B54, a Lagos-based business-lending fintech organisation, is connecting capital to startups, especially those in the high growth-stage desperately seeking to raise increasingly scarce venture capital.
Co-Founded by Lanre Oyedotun and Babawole Akin-Aina in 2022, B54 is building an alternative and flexible source of funding for businesses in Africa that are powered by technology. This means that they specialise in aggregating idle cash from both wealthy Africans and financial institutions, and lending onwards to fast-growing businesses in West Africa that need working capital.
Typically, B54 acts as a digital private bank that sources funds from cash-rich lenders, and creates credit lines that borrowers can draw on. Investors who lend through B54 may choose to simply let B54 play the role of a fiduciary, or be more hands-on in selecting what businesses their money goes into, through a marketplace system.
Investors (including small banks) are attracted by the potential of maximising returns with attractive interest rates (between 18% – 21% per annum), compared to what they would usually earn from fixed and longer-term traditional investments. For wealthy Africans, B54 presents a double haven for liquidity and higher-than-usual returns on investment.

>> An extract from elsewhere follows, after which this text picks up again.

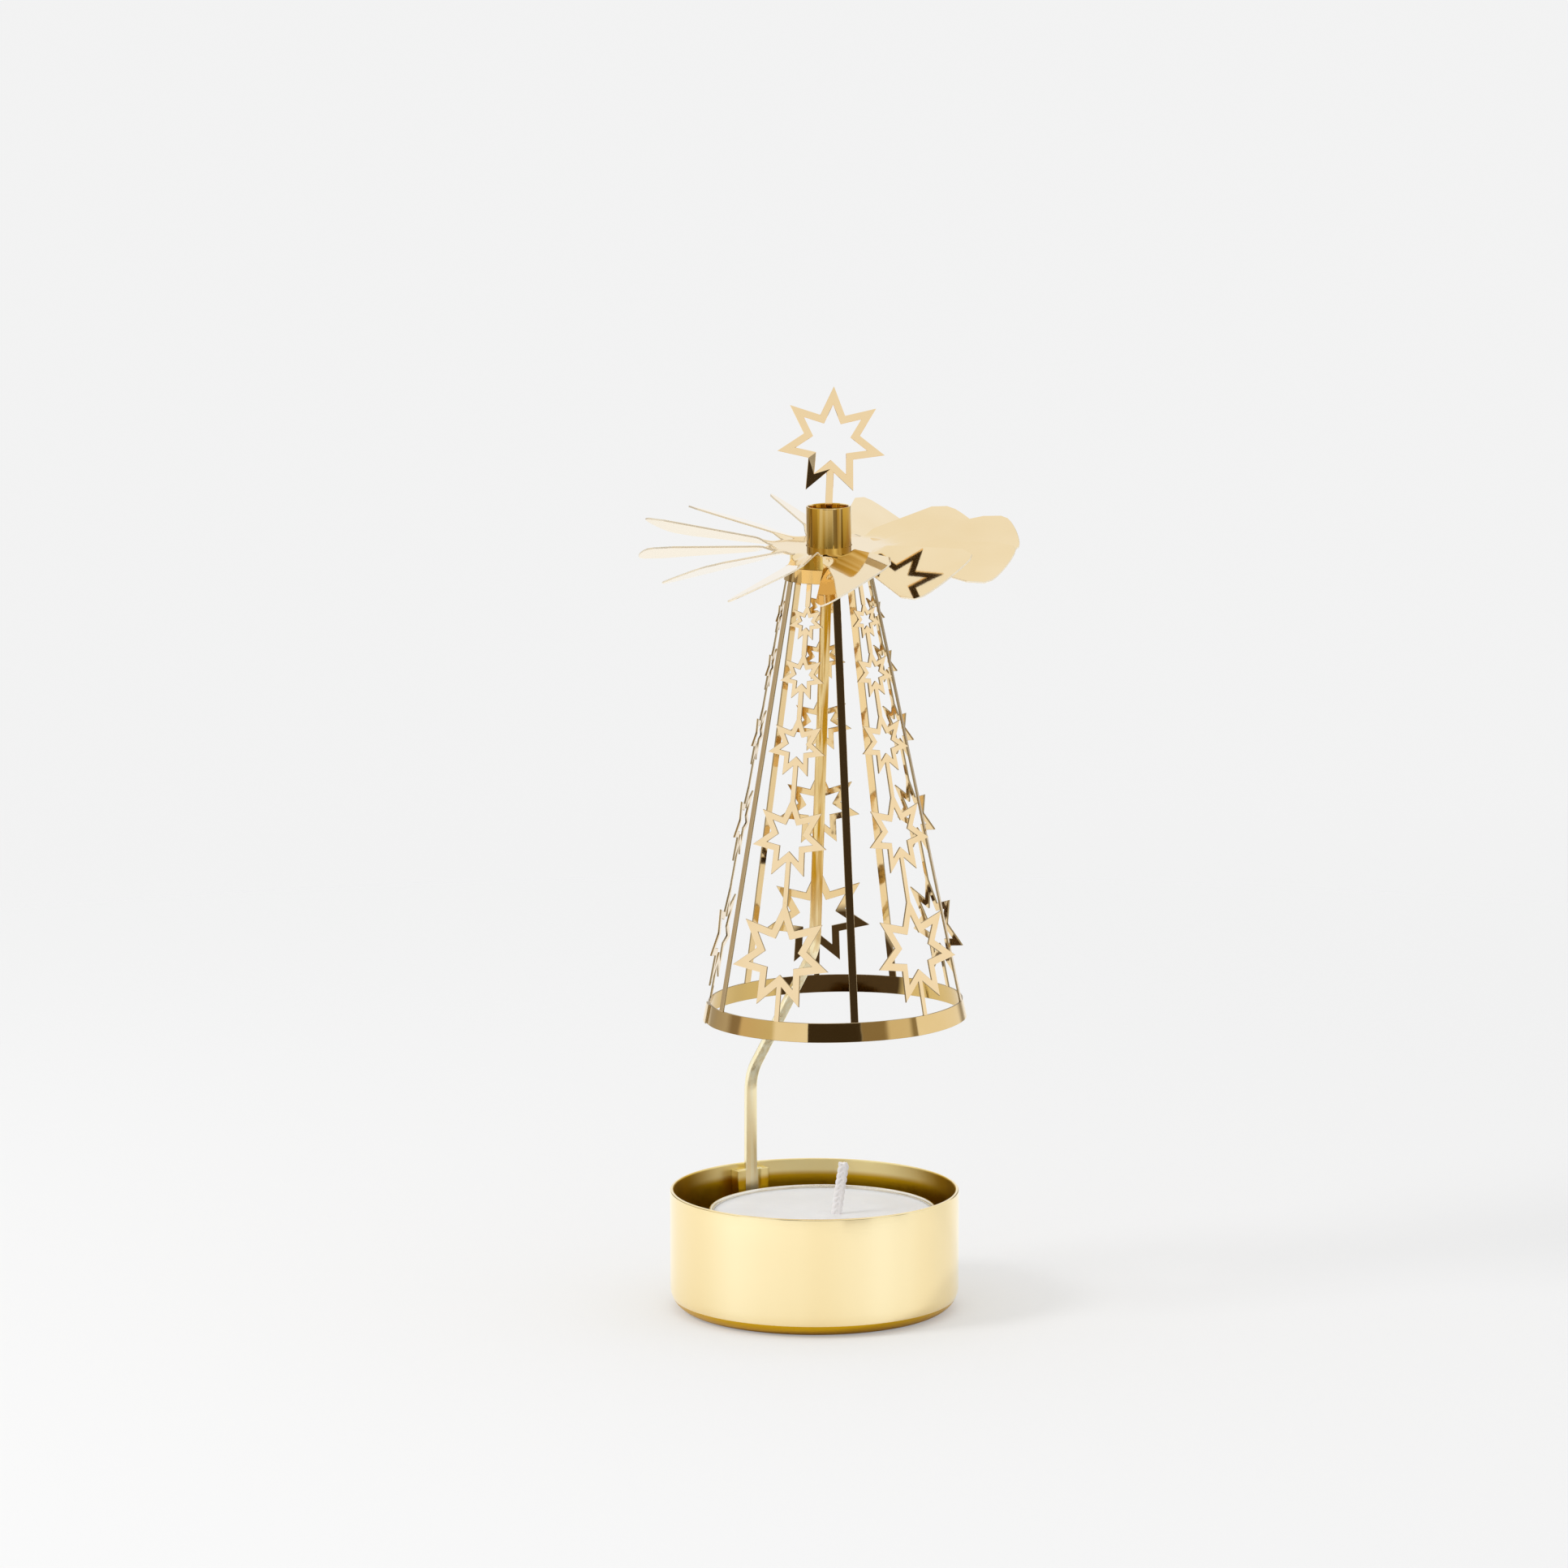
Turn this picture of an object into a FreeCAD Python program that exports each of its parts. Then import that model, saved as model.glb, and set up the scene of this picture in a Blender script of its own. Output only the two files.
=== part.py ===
"""A warm-air carousel: a tealight cup, a bent arm and a star-tree rotor that hangs on the arm's point.

Millimetres, +Z up. The origin is the centre of the cup's underside. The rotor is drawn upright about its
own axis, at its real heights, and is then hung on the point of the arm with its slight lean.
"""
import FreeCAD, Part
import math
import os

V = FreeCAD.Vector
UP = V(0, 0, 1)
ORIGIN = V(0, 0, 0)

# Clearances and the one overrun that all cuts share
overrun = 1.0
slip_clearance = 0.03
stack_clearance = 0.05
point_clearance = 0.05

# An edge counts as square to its sheet when this share of its direction is
square_share = 0.97

# Candle cup, drawn from sheet; the room is what its inside has beyond the tealight's radius
tealight_room = 4.5
cup_height = 20.5
cup_wall = 0.6
cup_corner_radius = 3.85
cup_rim_rounding = 0.25

# Tealight
tealight_radius = 19.35
tealight_offset = 1.45
tealight_wall = 0.25
tealight_height = 16.4
tealight_bead_radius = 0.42
tealight_corner_radius = 1.6
wax_recess = 0.85
wick_width = 2.0
wick_thickness = 1.1
wick_stand = 8.6
wick_lean = 8.5
sustainer_radius = 6.0
sustainer_thickness = 0.3
sustainer_neck_radius = 1.9
sustainer_neck_height = 3.2

# Arm and the clip that holds its foot
arm_angle = 118.7
arm_thickness = 0.9
arm_width = 2.2
arm_top_width = 1.75
foot_width = 4.6
foot_height = 8.6
clip_wall = 0.4
clip_back = 0.75
clip_floor = 0.3
clip_foot_gap = 0.3
clip_side = 0.82
clip_mouth = 3.0
clip_rim_drop = 0.9
leg_top = 36.2
upper_bend_reach = 19.7
upper_bend_height = 61.0
bend_radius = 8.5
needle_length = 7.5

# Pivot, where the rotor hangs on the arm's point
pivot_x = 2.3
pivot_y = 0.0
pivot_height = 135.15
rotor_lean = 0.85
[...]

According to data from Pitchbook, B54 counts Lateral Frontiers, Full Circle Africa, Adamantium Fund, Atlantica Ventures and New York-based Everywhere Ventures as investors in a 2022 $2 million seed round.
Says Oyedotun: “There is a massive gap in the market for platform aggregators whether they are tech-enabled or not tech-enabled.
B54 cites its mission as financing businesses in all 54 African countries. The company is currently active in Nigeria, francophone West Africa, and Liberia, with the goal of taking its model of transaction-backed financing across emerging markets.